Rosman descartou que o fenômeno seja reflexo das mudanças climáticas. Ele explicou que o problema é provocado porque Ipanema e Leblon perderam toneladas de areia entre 1940 e 1990. Segundo ele, por estratégias erradas adotadas pelo poder público por décadas que não repunha na orla a areia retirada do canal do Jardim de Alah, para manter aberta a passagem entre o mar e a Lagoa Rodrigo de Freitas.
— A solução exigiria engordar as praias com pelo menos dois milhões de metros cúbicos de areia de um tipo semelhante à que já existe lá para que ficasse na altura do calçadão — acrescentou Rosman.
Para Flávia Lins de Barros, geógrafa marinha e professora do Departamento de Geografia da UFRJ e que produz estudos sobre erosão costeira, cita o aumento dos eventos climáticos extremos, mas diz que os efeitos da ressaca no Leblon são consequência da urbanização.

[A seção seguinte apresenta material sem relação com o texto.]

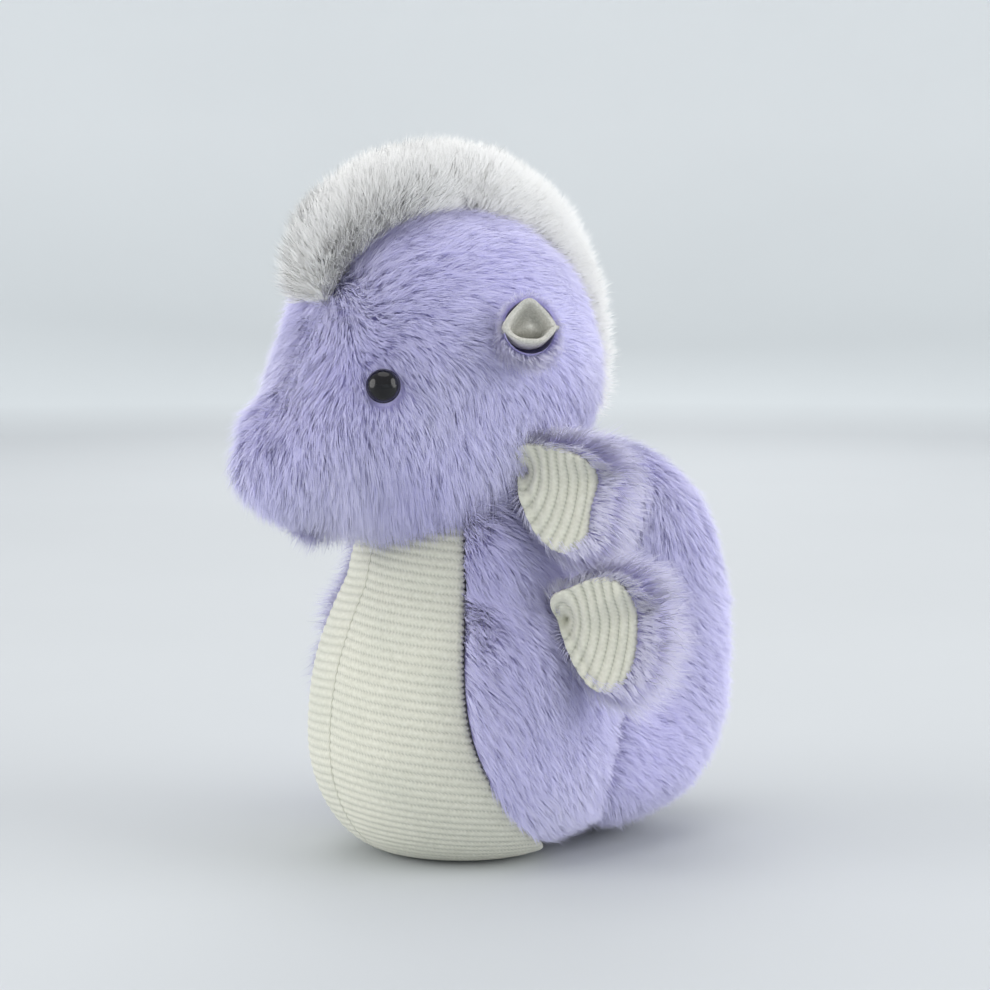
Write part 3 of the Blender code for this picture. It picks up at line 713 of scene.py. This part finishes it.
def make_body():
    rows, columns = 90, 70

    def first(heights):
        return belly_edge(heights) + 0.1 * MM / np.maximum(torso_radius(heights), 3 * MM)

    def last(heights):
        return math.pi - 0.1 * MM / np.maximum(torso_radius(heights), 3 * MM)

    def keep(roots, normals):
        return (roots[:, 2] > 2.0 * MM) & ~in_head(roots, -6 * MM) & ~in_tail(roots, 6 * MM)

    def length(roots):
        low = 1 - smooth(roots[:, 2], 1 * MM, 22 * MM)
        return PILE - 2.5 * MM * low + 6.5 * MM * by_seam(roots)

    def by_seam(roots):
        return (1 - smooth(from_seam(roots), 4 * MM, 16 * MM)) * smooth(roots[:, 2], 28 * MM, 46 * MM)

    def raise_up(roots):
        return 0.52 * by_seam(roots)

    def grid_at(depth):
        grid = fill_haunch(torso_grid(rows, columns, first, last, depth)[0])
        grid[..., 2] = np.maximum(grid[..., 2], 0.3 * MM)
        return grid

    for side in SIDES.values():
        add_fur("body", side, backing_grids(grid_at), 0.85, LILAC, body_flow, length, "torso", wrap=False,
                outside=(0, 0, 60 * MM), keep=keep, raise_up=raise_up)


# Head


def head_field(points):
    """Below zero inside the head's surface, above zero outside it."""
    total = 0
    for centre, radii in HEAD_LUMPS:
        reach = np.linalg.norm((points - centre) / np.array(radii), axis=-1)
        total = total + np.exp(-(reach - 1) / HEAD_BLEND)
    return HEAD_SLIM - HEAD_BLEND * np.log(total)


def head_normal(point):
    steps = np.eye(3) * 0.05 * MM
    return unit(np.stack([head_field(point + step) - head_field(point - step) for step in steps], -1))


def head_reach(directions):
    low = np.full(directions.shape[:-1], 5 * MM)
    high = np.full(directions.shape[:-1], 120 * MM)
    for _ in range(30):
        middle = (low + high) / 2
        inside = head_field(HEAD_HEART + directions * middle[..., None]) < 0
        low, high = np.where(inside, middle, low), np.where(inside, high, middle)
    return (low + high) / 2


def head_directions(turns, leans):
    """Unit vectors: turn runs round the X axis from the back over the top, and lean tips towards +X."""
    turns, leans = np.radians(turns)[None, :], np.radians(leans)[:, None]
    parts = [np.sin(leans) + 0 * turns, np.cos(leans) * np.cos(turns), np.cos(leans) * np.sin(turns)]
    return np.stack(parts, -1)


def head_point(directions, height):
    reach = head_reach(directions)
    return HEAD_HEART + directions * (reach + height)[..., None]


def out_of_ball(points, heart, centre, radius):
    """Points inside the ball slide back towards the heart until they are outside it."""
    ahead = points - heart
    distance = np.linalg.norm(ahead, axis=-1, keepdims=True)
    ahead = ahead / distance
    to_centre = centre - heart
    along = (ahead * to_centre).sum(-1, keepdims=True)
    inside = radius**2 - ((to_centre**2).sum() - along**2)
    first = along - np.sqrt(np.maximum(inside, 0))
    hit = (inside > 0) & (first > 0) & (distance > first)
    return heart + ahead * np.where(hit, first, distance)


def head_flow(points, normals):
    """Face fur runs back from the snout, down the cheeks and back over the crown."""
    back = np.array([0, 1.0, 0])
    low = smooth(-points[:, 2], -172 * MM, -138 * MM)[:, None]
    down = np.array([0, 0, -1.0])
    snout = smooth(-points[:, 1], 40 * MM, 62 * MM)[:, None]
    ahead = back * (0.85 - 0.55 * low) + down * (0.25 + 1.1 * low)
    aside = 0.10 * np.sign(points[:, :1]) * np.array([1.0, 0, 0])
    return ahead * (1 - snout) + (down * 0.9 + np.array([0, -0.12, 0])) * snout + aside


def jaw(points):
    """1 along the jaw and the cheeks' lower edge, where the fur is longest, and 0 above them."""
    return smooth(-points[:, 2], -136 * MM, -116 * MM) * smooth(points[:, 1], -62 * MM, -48 * MM)


def by_neck(points):
    """1 beside the front of the neck, where the head's fur hangs over it, and 0 away from it."""
    reach = np.linalg.norm(points - NECK_CENTRE, axis=-1)
    near = 1 - smooth(reach, NECK_RADIUS + 4 * MM, NECK_RADIUS + 12 * MM)
    return near * smooth(-points[:, 1], -12 * MM, 6 * MM)


def make_head():
    turns = np.linspace(0, 360, 100, endpoint=False)
    turns = turns - SNOUT_CROWDING * np.sin(np.radians(turns - SNOUT_TURN))
    leans = np.concatenate([np.linspace(0, 60, 34), np.linspace(62, 90, 14)])
    directions = head_directions(turns, leans)
    heart = HEAD_HEART + (0, 10 * MM, 10 * MM)
    eye = eye_place()[0]
    nostril = head_point(unit(NOSTRIL_DIRECTION)[None, :], 0)[0]
    ear = EAR_ROOT + 4 * MM * unit(EAR_AXIS)

    def grid_at(depth):
        grid = head_point(directions, -depth)
        cheek = smooth(grid[..., 1], -44 * MM, -18 * MM) * (1 - smooth(grid[..., 1], 6 * MM, 24 * MM))
        grid[..., 2] -= CHEEK_DROP * cheek * smooth(-grid[..., 2], -152 * MM, -126 * MM)
        grid = out_of_ball(grid, heart, NECK_CENTRE, NECK_RADIUS + NECK_CLEARANCE + depth - BACKING_DEPTH)
        grid[0, :, 0] = SEAM_GAP / 2
        grid[..., 0] = np.maximum(grid[..., 0], SEAM_GAP / 2)
        return grid

    def from_spot(roots, spot):
        """How far each root lies from a spot on its own side."""
        return np.linalg.norm(roots * (np.sign(roots[:, :1]) * (1, 0, 0) + (0, 1, 1)) - spot, axis=1)

    def keep(roots, normals):
        under = np.linalg.norm(roots - NECK_CENTRE, axis=1) < NECK_RADIUS + 2.5 * MM
        return (from_spot(roots, eye) >= 6.4 * MM) & ~under & (from_spot(roots, ear) >= 8.4 * MM)

    def length(roots):
        snout = smooth(-roots[:, 1], 30 * MM, 62 * MM)
        by_eye = 1 - smooth(from_spot(roots, eye), 7 * MM, 20 * MM)
        nose = 1 - smooth(from_spot(roots, nostril), 1.5 * MM, 7 * MM)
        beard = 7.0 * MM * np.maximum(jaw(roots), by_neck(roots))
        return PILE + 1.5 * MM * snout + beard - 4.0 * MM * by_eye - 5.0 * MM * nose

    def hang(roots):
        return 0.12 + 1.2 * np.maximum(jaw(roots), by_neck(roots))

    for side in SIDES.values():
        add_fur("head", side, backing_grids(grid_at), 0.9, LILAC, head_flow, length, "head",
                outside=HEAD_HEART, keep=keep, droop=hang)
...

— Em toda a orla, este fenômeno de ressaca forte provoca o avanço do mar, mas os efeitos são mais sentidos em alguns pontos, como o Leblon, por algumas razões. Uma delas é o fato de que, no Leblon, não temos mais a proteção natural das dunas frontais e restingas. Além disso, nas últimas décadas, os quiosques e até o calçadão avançaram para a faixa de areia. Ou seja, a praia está sendo espremida, tornando a orla mais vulnerável — pontua. — Se não revertermos o tipo de ocupação da orla da cidade, se insistirmos em destruir as restingas e dunas e retirar a proteção natural, o problema tende a se agravar.
Outras áreas atingidas
Outras áreas da orla do Rio foram atingidas. Em Barra de Guaratiba, vídeos compartilhados nas redes sociais mostram as ondas alcançando o calçadão e atingindo de forma violenta quiosques, uma mureta e dois ônibus. De acordo com testemunhas, a força das ondas chegou a deslocar pelo menos um dos coletivos.
Em Niterói, na Praia de Itacoatiara, pelo menos doze pessoas que praticavam canoa havaiana foram arrastadas pela ventania durante manhã e precisaram ser resgatadas pelos bombeiros. Em Maricá, a Defesa Civil interditou o mirante da Galeta da Ponta Negra, devido à intensidade das ondas.